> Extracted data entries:

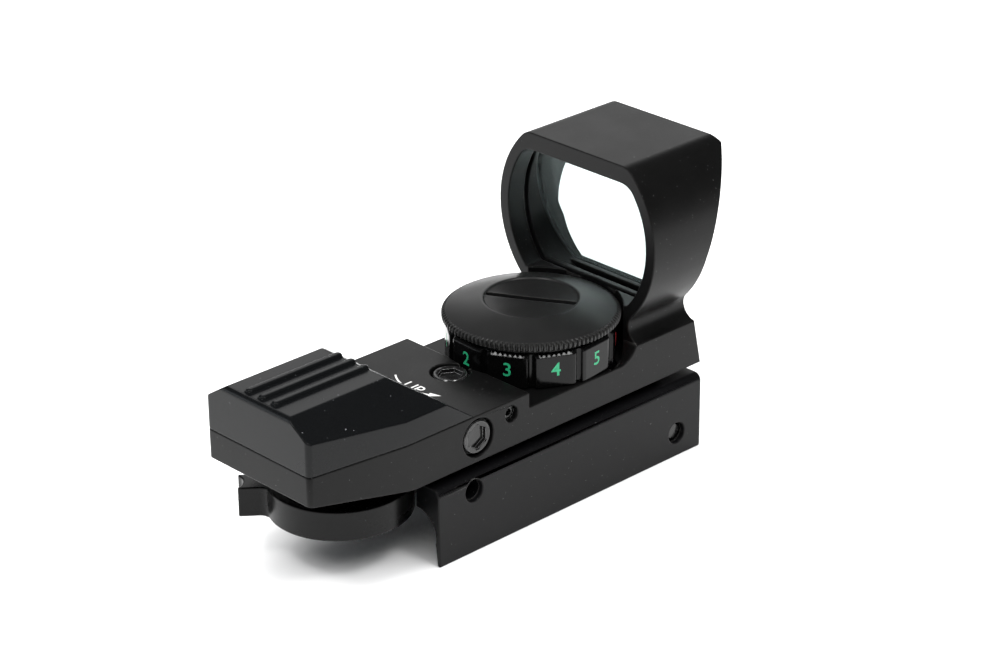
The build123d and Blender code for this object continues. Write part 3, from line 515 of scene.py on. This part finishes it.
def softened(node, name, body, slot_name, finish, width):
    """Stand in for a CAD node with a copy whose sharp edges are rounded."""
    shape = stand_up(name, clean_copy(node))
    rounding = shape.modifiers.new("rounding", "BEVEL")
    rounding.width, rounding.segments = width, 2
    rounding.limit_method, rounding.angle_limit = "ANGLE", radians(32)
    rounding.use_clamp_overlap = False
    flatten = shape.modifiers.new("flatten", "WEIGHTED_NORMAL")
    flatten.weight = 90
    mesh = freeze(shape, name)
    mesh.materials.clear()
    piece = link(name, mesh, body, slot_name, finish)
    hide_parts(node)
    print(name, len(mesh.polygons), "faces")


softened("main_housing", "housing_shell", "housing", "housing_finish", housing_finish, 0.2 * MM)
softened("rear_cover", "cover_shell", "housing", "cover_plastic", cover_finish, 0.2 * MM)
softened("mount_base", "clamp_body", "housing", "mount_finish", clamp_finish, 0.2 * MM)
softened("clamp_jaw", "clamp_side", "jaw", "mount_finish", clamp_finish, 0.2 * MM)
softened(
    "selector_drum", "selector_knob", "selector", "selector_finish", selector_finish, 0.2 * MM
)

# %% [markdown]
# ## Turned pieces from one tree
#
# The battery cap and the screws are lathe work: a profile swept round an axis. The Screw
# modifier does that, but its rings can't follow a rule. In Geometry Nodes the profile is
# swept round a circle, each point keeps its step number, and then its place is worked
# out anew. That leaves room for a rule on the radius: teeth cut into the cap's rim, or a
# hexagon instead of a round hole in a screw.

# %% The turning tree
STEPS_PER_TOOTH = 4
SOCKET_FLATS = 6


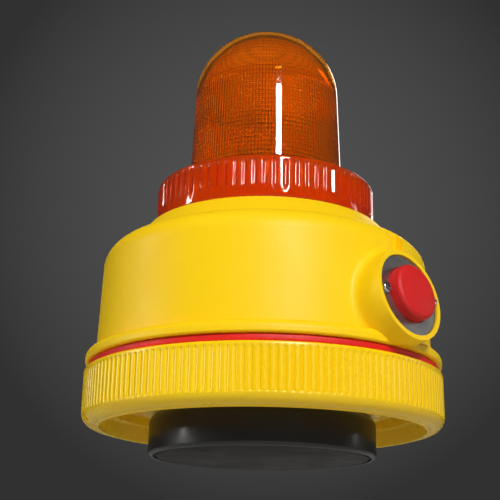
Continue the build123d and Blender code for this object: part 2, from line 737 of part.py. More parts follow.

> Challenge: Repeat the entries exactly, all of them.

> Task result:
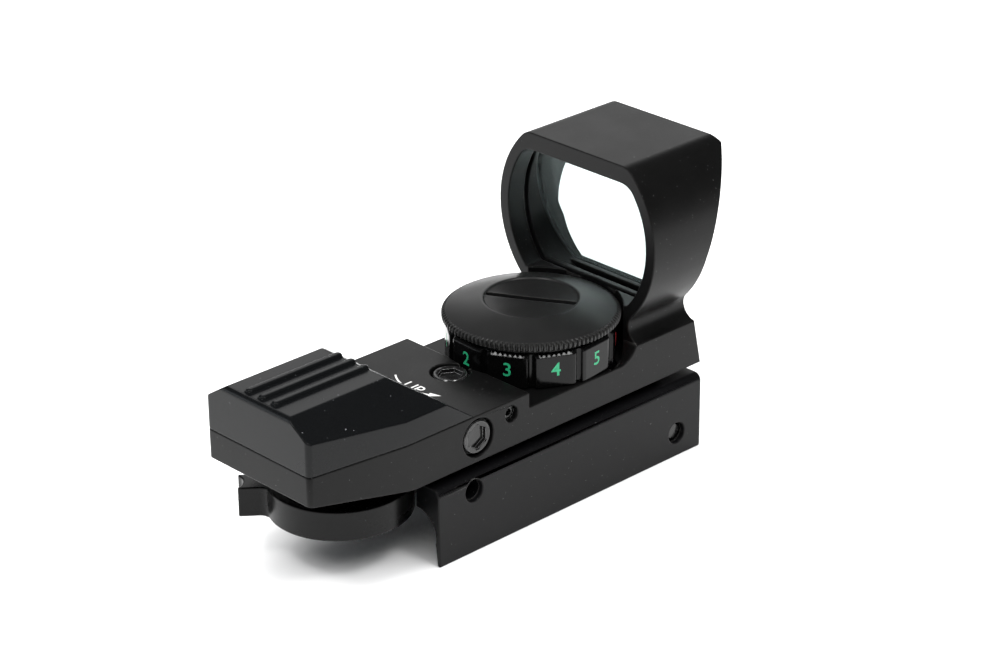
The build123d and Blender code for this object continues. Write part 3, from line 515 of scene.py on. This part finishes it.
def softened(node, name, body, slot_name, finish, width):
    """Stand in for a CAD node with a copy whose sharp edges are rounded."""
    shape = stand_up(name, clean_copy(node))
    rounding = shape.modifiers.new("rounding", "BEVEL")
    rounding.width, rounding.segments = width, 2
    rounding.limit_method, rounding.angle_limit = "ANGLE", radians(32)
    rounding.use_clamp_overlap = False
    flatten = shape.modifiers.new("flatten", "WEIGHTED_NORMAL")
    flatten.weight = 90
    mesh = freeze(shape, name)
    mesh.materials.clear()
    piece = link(name, mesh, body, slot_name, finish)
    hide_parts(node)
    print(name, len(mesh.polygons), "faces")


softened("main_housing", "housing_shell", "housing", "housing_finish", housing_finish, 0.2 * MM)
softened("rear_cover", "cover_shell", "housing", "cover_plastic", cover_finish, 0.2 * MM)
softened("mount_base", "clamp_body", "housing", "mount_finish", clamp_finish, 0.2 * MM)
softened("clamp_jaw", "clamp_side", "jaw", "mount_finish", clamp_finish, 0.2 * MM)
softened(
    "selector_drum", "selector_knob", "selector", "selector_finish", selector_finish, 0.2 * MM
)

# %% [markdown]
# ## Turned pieces from one tree
#
# The battery cap and the screws are lathe work: a profile swept round an axis. The Screw
# modifier does that, but its rings can't follow a rule. In Geometry Nodes the profile is
# swept round a circle, each point keeps its step number, and then its place is worked
# out anew. That leaves room for a rule on the radius: teeth cut into the cap's rim, or a
# hexagon instead of a round hole in a screw.

# %% The turning tree
STEPS_PER_TOOTH = 4
SOCKET_FLATS = 6


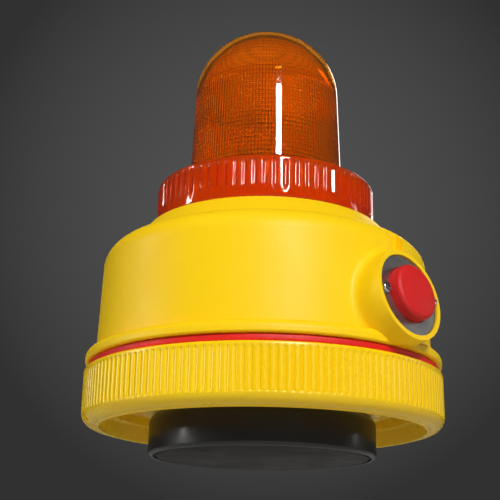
Continue the build123d and Blender code for this object: part 2, from line 737 of part.py. More parts follow.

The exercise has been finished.